**Written exercise**
Using the listing below, extract each line that has the word "manifold" in it.

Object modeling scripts
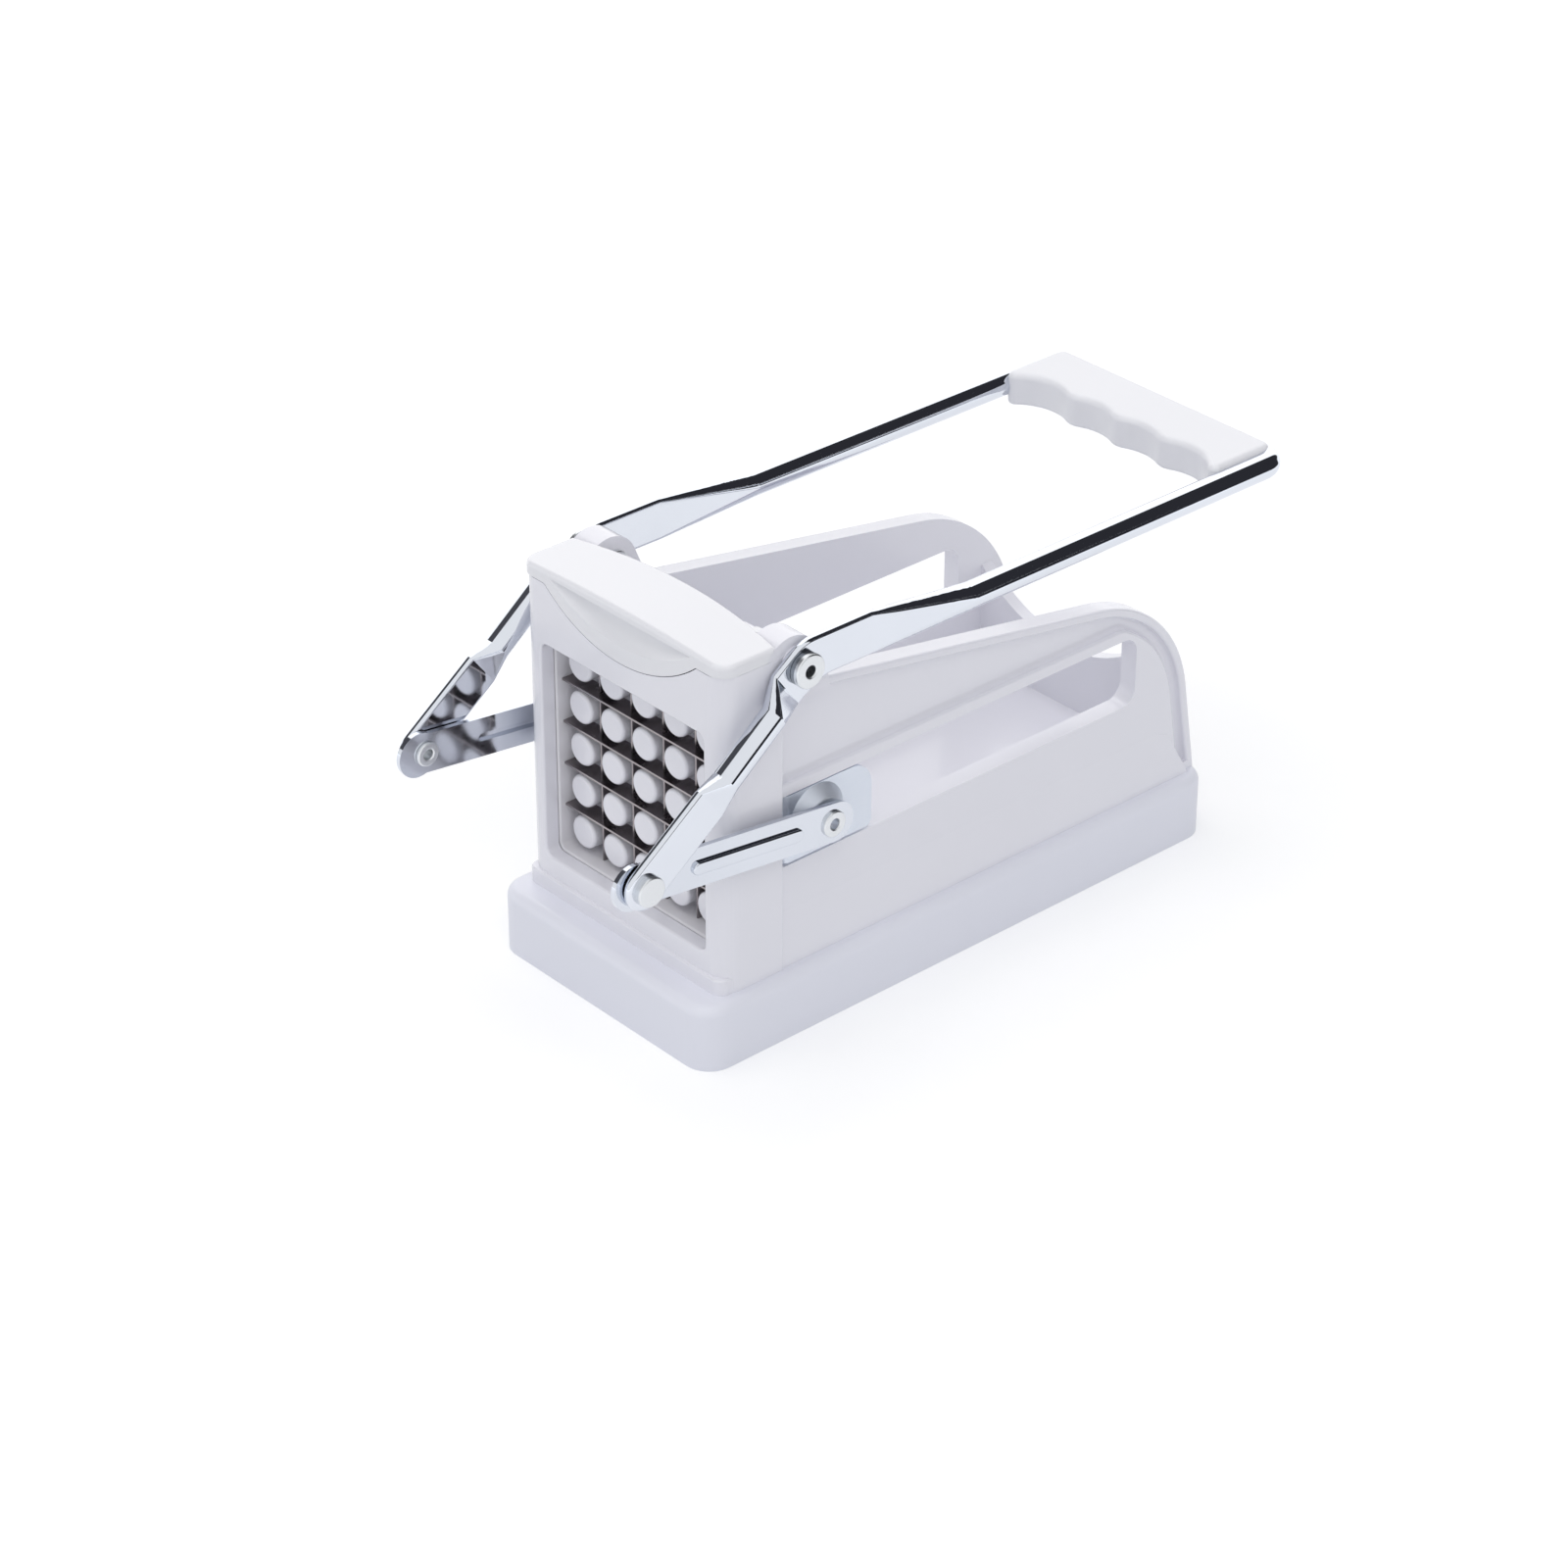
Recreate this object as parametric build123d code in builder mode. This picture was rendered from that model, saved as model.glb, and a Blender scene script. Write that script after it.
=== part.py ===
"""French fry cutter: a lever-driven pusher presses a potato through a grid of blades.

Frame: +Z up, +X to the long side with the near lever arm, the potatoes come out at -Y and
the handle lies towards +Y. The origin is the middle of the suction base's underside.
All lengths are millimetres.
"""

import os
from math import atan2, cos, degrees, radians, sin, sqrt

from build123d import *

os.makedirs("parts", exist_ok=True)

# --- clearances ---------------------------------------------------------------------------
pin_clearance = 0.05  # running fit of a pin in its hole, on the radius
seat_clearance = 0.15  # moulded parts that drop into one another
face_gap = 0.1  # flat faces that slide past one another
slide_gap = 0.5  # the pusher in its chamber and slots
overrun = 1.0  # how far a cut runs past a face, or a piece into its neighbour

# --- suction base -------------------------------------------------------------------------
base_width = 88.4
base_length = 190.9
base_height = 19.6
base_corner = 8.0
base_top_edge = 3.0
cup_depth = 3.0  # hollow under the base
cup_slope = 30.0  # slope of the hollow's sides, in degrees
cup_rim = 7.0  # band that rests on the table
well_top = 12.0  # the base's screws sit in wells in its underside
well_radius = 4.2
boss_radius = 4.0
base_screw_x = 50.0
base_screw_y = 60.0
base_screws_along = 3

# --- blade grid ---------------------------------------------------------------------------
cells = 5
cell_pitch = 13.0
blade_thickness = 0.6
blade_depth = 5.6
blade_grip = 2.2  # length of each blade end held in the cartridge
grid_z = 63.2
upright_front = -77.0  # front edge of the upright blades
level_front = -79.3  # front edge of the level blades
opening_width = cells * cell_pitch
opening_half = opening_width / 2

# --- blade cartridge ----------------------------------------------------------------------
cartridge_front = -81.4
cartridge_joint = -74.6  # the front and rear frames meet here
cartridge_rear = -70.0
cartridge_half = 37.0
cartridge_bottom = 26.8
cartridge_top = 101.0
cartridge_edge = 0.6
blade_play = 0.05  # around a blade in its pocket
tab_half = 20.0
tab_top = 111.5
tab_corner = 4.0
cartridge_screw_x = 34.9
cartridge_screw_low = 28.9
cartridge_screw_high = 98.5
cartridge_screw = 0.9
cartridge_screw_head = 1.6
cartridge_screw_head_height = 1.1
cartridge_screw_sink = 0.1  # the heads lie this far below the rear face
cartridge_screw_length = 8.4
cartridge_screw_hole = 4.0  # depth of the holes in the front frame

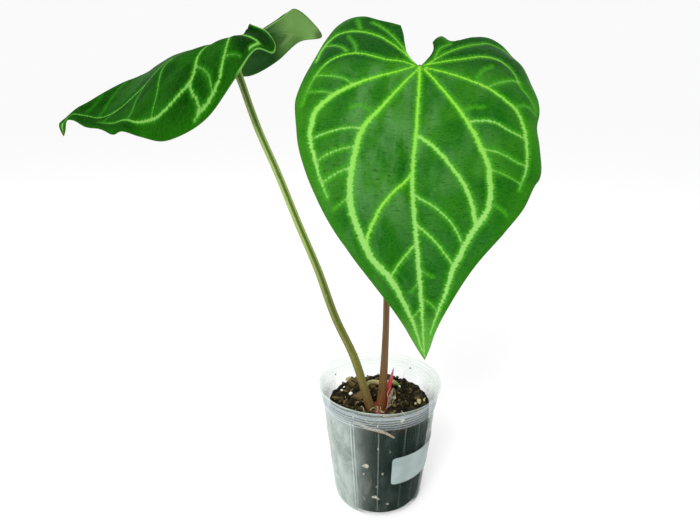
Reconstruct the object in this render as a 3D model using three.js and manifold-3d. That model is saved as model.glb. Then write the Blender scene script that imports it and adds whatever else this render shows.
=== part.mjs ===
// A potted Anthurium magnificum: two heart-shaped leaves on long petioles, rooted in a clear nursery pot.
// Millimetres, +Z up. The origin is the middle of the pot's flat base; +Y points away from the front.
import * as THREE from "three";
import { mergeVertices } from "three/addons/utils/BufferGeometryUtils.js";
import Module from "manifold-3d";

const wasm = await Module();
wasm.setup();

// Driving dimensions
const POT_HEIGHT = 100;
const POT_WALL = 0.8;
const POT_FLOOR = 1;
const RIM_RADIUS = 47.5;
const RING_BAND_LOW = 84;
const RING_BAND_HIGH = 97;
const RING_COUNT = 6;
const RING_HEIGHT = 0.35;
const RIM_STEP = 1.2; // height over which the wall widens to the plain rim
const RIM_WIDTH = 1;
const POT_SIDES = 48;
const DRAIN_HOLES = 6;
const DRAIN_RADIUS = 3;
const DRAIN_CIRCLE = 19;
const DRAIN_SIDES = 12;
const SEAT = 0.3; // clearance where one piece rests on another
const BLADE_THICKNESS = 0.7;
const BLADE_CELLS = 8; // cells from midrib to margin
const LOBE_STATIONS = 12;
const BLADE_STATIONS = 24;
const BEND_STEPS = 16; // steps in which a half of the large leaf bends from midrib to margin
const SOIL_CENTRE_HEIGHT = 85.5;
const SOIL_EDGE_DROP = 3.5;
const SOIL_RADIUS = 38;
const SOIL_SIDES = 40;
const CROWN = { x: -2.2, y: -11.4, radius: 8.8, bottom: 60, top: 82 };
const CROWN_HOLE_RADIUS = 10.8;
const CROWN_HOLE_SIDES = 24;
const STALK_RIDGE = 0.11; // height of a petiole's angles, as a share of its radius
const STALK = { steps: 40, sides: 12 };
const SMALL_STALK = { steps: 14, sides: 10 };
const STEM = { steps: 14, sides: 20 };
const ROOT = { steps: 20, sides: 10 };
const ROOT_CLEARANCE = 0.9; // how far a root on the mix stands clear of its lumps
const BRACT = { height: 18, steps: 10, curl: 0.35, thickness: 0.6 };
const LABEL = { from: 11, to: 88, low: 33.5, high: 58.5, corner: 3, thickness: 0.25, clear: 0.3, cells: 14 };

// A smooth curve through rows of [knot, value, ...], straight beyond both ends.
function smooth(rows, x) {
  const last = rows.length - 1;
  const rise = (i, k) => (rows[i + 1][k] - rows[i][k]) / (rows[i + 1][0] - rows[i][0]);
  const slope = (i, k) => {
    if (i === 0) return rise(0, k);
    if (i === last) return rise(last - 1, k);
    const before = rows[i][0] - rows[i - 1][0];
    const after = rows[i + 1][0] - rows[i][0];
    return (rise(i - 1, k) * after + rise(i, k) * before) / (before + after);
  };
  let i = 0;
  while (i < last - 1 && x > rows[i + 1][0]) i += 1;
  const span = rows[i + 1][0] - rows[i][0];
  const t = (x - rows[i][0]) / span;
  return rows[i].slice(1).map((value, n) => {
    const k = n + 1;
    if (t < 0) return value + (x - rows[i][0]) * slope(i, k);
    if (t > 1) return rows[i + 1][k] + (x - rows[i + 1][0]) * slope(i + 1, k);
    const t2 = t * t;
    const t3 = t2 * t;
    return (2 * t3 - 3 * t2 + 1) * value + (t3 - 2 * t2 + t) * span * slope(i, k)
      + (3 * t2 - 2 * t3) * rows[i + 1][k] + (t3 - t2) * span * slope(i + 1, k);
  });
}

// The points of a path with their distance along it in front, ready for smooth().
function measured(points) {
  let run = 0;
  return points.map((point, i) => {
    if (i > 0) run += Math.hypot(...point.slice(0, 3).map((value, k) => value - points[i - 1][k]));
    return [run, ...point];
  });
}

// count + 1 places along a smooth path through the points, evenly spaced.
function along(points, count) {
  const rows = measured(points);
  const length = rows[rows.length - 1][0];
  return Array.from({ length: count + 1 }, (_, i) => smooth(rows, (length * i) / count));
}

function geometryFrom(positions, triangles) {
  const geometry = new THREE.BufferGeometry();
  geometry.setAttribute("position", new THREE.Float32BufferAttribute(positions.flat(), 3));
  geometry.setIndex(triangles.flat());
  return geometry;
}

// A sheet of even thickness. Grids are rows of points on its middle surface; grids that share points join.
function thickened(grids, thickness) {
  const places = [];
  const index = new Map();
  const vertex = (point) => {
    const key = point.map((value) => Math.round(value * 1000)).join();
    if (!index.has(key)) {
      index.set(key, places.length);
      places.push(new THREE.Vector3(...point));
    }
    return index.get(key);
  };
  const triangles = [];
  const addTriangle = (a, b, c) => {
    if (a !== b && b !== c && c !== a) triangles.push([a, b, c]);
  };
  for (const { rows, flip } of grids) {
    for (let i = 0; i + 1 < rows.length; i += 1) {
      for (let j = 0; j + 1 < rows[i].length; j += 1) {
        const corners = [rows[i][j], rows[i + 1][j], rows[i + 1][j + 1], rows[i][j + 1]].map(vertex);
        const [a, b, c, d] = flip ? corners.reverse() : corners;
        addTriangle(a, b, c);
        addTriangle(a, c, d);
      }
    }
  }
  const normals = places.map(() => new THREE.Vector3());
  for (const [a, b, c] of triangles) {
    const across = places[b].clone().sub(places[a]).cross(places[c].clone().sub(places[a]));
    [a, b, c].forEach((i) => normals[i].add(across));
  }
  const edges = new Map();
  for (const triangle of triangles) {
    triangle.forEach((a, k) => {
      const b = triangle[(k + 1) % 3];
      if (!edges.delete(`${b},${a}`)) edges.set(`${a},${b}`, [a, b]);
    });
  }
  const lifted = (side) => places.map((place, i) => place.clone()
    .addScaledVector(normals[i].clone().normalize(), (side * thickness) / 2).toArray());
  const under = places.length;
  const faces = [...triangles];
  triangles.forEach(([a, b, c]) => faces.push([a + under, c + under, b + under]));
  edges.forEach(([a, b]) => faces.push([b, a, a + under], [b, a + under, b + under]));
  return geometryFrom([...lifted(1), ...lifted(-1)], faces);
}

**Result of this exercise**
Reconstruct the object in this render as a 3D model using three.js and manifold-3d. That model is saved as model.glb. Then write the Blender scene script that imports it and adds whatever else this render shows.
import Module from "manifold-3d";